The Specific Questions Worth Digging Into
Once you understand the landscape, most readers have a handful of more specific questions that shape their actual decision. Common territory includes understanding when damage truly requires full replacement versus a repair, how to evaluate whether a shop is qualified to handle your vehicle's glass systems, what documentation you need to file a successful insurance claim, how to handle window damage on a leased vehicle (where the lease agreement may have specific requirements), and what the process looks like when the damage involves a custom or vintage vehicle where OEM glass may no longer be available.
Each of those questions has its own set of variables — your vehicle, your insurer, your state's rules, and the specifics of the damage. The articles within this section go deeper on each one, so you can move from a general understanding to whatever decision is actually in front of you.

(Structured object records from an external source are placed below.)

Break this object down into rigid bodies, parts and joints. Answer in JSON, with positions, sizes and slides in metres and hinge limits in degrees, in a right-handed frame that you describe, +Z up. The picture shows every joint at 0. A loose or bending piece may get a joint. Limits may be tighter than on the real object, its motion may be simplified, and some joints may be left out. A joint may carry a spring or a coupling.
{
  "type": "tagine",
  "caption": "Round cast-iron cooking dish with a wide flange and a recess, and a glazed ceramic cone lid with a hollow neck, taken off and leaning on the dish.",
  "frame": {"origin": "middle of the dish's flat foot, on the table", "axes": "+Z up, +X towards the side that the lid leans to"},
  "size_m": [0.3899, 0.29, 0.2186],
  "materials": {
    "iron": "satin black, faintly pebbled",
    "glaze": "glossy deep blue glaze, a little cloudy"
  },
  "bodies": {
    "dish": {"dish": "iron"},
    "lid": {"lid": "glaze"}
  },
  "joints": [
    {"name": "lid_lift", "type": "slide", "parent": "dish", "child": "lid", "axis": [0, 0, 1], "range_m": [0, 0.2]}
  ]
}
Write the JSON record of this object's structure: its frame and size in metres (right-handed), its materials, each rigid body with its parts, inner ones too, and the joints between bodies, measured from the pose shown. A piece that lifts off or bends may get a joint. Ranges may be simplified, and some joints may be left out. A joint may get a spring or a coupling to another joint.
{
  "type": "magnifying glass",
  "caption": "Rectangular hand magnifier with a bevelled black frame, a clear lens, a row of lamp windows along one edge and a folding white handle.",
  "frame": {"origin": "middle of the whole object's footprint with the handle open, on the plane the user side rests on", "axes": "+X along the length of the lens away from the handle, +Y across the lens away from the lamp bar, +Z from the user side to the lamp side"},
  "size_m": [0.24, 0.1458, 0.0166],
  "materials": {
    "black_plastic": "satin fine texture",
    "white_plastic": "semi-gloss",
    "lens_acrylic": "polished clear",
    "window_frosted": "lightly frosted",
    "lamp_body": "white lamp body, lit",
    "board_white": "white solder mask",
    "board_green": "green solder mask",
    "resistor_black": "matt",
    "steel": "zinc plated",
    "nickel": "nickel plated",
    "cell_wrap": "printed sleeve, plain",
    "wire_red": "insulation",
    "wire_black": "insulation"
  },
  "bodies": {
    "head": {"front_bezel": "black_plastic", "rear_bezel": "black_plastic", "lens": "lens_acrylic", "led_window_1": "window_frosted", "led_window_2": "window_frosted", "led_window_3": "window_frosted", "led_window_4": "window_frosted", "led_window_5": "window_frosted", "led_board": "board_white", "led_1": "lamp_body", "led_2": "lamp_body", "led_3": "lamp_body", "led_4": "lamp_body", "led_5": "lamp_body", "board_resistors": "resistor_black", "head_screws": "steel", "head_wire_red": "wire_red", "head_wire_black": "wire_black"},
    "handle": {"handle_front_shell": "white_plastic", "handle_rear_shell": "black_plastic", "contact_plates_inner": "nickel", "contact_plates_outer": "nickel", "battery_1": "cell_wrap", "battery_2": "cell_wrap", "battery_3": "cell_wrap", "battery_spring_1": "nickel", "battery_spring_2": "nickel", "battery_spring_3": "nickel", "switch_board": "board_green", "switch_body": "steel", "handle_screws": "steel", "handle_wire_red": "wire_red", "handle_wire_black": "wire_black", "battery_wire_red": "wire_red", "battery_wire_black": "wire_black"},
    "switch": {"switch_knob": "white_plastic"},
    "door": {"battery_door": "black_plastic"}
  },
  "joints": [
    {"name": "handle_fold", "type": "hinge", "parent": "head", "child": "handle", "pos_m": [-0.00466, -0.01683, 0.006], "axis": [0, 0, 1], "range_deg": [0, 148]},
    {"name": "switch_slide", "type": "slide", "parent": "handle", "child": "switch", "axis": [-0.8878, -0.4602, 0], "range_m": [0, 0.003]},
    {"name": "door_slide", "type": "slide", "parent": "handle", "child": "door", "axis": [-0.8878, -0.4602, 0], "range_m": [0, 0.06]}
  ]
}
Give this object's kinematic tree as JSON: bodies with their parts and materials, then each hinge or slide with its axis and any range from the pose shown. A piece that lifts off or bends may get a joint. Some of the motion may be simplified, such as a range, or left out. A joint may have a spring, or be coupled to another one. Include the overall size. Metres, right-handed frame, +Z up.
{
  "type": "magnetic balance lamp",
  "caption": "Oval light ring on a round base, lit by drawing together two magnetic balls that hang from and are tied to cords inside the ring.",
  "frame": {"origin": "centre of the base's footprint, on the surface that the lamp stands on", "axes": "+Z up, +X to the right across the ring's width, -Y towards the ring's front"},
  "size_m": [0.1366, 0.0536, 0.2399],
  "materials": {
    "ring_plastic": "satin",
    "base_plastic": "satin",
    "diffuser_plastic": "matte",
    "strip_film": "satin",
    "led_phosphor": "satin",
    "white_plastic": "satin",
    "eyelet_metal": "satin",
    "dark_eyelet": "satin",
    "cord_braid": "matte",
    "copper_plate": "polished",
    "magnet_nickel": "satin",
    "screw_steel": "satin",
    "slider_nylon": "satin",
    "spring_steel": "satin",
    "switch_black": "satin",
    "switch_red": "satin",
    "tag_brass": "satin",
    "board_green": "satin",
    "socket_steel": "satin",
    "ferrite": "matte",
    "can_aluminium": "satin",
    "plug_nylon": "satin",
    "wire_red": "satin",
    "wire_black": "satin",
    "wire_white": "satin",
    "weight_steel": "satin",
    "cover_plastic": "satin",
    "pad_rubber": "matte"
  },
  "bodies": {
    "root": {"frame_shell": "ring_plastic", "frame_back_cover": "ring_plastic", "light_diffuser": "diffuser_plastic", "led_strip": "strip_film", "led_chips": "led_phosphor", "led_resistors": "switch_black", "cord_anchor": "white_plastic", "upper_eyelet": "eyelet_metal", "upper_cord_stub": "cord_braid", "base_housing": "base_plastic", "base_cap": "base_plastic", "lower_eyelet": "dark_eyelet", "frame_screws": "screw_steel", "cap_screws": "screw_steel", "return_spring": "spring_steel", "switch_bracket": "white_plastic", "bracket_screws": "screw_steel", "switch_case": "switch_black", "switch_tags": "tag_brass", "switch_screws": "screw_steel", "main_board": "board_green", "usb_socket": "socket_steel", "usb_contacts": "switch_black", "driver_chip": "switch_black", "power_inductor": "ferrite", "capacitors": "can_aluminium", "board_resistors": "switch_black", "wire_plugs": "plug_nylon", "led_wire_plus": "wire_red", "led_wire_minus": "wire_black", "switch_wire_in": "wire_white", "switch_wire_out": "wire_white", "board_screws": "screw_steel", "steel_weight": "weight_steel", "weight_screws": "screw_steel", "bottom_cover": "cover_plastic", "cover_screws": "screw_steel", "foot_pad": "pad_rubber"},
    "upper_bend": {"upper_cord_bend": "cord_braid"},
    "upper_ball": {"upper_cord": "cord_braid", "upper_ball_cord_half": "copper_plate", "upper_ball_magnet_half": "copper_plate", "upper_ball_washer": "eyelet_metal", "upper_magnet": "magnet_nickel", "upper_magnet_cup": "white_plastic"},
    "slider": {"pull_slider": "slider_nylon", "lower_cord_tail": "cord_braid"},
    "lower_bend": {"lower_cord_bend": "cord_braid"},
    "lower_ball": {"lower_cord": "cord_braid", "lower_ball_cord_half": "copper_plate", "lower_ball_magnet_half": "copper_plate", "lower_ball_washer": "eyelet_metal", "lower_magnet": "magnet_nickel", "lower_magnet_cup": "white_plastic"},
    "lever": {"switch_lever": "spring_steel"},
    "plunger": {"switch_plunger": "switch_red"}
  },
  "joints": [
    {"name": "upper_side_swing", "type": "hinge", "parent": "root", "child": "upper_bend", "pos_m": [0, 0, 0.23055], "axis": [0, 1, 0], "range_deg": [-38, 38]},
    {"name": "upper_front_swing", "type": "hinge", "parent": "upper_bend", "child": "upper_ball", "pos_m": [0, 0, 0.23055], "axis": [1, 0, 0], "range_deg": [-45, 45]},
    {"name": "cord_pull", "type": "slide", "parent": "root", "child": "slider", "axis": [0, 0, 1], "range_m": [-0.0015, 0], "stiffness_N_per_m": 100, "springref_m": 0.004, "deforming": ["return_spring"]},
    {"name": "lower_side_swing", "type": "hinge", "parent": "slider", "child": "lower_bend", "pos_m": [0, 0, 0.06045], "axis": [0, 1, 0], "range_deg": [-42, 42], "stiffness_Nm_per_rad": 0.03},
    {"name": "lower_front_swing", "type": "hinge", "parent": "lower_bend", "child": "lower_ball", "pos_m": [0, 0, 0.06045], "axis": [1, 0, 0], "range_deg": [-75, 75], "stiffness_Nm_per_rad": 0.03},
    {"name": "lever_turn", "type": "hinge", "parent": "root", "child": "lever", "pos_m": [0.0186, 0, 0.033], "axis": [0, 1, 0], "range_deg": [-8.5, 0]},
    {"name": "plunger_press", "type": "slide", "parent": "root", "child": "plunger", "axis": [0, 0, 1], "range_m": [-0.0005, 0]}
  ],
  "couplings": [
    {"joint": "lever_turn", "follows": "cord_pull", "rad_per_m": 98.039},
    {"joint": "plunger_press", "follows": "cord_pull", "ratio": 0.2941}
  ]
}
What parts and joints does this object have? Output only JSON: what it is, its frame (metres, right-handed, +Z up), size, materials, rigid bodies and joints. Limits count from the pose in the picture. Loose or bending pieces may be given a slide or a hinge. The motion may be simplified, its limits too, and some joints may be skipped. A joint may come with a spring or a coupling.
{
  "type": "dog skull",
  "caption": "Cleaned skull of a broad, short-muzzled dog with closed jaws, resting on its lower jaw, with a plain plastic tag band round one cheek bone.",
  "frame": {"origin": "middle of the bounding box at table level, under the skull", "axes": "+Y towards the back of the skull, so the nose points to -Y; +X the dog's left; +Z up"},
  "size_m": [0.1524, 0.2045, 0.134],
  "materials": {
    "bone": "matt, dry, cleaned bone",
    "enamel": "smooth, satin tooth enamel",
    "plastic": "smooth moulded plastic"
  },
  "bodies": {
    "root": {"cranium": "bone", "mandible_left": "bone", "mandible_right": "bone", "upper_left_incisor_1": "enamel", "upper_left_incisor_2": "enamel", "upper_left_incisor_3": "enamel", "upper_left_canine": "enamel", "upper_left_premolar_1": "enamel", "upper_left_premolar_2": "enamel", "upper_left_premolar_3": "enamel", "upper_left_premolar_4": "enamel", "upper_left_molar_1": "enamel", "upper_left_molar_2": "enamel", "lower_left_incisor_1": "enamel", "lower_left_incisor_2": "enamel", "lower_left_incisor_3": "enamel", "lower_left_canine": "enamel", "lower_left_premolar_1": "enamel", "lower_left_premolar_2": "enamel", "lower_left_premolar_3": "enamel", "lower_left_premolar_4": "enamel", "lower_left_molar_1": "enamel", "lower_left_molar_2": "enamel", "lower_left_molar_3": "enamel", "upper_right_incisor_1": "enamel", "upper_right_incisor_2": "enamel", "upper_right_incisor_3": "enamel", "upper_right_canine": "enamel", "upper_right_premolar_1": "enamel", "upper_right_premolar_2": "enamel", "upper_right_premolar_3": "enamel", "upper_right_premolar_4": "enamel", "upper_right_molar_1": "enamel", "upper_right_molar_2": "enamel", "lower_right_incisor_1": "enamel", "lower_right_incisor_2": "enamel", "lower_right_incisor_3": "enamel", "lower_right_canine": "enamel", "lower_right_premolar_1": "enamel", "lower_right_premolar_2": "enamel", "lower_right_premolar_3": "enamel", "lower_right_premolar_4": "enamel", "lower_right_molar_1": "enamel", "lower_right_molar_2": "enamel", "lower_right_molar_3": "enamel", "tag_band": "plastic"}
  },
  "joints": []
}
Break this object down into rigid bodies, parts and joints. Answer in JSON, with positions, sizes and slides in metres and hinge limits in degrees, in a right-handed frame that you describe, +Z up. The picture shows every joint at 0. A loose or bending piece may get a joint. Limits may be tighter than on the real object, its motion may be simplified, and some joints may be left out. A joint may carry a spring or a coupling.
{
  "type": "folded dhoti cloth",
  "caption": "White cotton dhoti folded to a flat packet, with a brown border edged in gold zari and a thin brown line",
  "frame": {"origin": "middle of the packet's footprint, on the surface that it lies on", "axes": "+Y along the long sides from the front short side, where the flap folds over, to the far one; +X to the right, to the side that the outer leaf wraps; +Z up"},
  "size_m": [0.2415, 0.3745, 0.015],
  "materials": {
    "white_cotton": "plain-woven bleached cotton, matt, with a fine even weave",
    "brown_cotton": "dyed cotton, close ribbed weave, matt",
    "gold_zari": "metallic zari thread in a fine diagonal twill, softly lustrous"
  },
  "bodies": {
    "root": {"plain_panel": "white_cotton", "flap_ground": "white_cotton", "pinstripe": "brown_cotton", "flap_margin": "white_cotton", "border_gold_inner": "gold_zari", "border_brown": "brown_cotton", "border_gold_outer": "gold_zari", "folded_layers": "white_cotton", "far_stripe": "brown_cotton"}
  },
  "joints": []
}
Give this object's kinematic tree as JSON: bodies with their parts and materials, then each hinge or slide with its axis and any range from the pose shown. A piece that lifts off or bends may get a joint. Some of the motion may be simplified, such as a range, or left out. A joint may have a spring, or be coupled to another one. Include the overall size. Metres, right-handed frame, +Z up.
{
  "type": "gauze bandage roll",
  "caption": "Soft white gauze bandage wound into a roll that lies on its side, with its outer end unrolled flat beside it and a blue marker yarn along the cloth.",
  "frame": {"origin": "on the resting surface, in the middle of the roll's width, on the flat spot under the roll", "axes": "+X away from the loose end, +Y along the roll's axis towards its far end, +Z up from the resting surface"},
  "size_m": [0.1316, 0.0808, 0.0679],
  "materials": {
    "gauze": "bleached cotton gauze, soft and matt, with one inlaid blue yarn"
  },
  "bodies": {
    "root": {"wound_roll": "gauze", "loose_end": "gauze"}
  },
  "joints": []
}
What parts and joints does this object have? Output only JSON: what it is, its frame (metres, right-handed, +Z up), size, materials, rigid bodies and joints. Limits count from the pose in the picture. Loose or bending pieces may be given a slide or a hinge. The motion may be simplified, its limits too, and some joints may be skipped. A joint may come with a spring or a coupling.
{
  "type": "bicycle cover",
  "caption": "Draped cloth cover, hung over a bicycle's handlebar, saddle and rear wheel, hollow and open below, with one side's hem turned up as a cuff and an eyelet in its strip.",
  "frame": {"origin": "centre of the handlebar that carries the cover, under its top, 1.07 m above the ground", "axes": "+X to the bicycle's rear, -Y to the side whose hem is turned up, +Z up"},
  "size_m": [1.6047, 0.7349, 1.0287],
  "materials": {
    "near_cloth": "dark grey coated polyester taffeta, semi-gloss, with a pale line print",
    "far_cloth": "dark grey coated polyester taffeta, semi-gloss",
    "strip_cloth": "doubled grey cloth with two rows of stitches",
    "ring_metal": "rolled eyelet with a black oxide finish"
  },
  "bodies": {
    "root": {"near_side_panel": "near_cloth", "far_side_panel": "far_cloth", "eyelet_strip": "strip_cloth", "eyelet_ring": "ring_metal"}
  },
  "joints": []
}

The Variable That Ties Everything Together
Across every dimension of car window replacement — what it costs, what your insurance covers, what your shop needs to do, and how long it takes — the specific details of your vehicle and your situation are the missing pieces. A 2015 compact car with a plain windshield and no cameras is a fundamentally different job than a 2023 SUV with a full ADAS suite and a heated laminated windshield. Your state's insurance regulations, your policy's terms, and the shops available in your area all shape what "getting it done right" actually looks like.
Understanding the framework helps you ask the right questions. What applies to you specifically is something only a hands-on assessment — and a check of your actual policy — can confirm.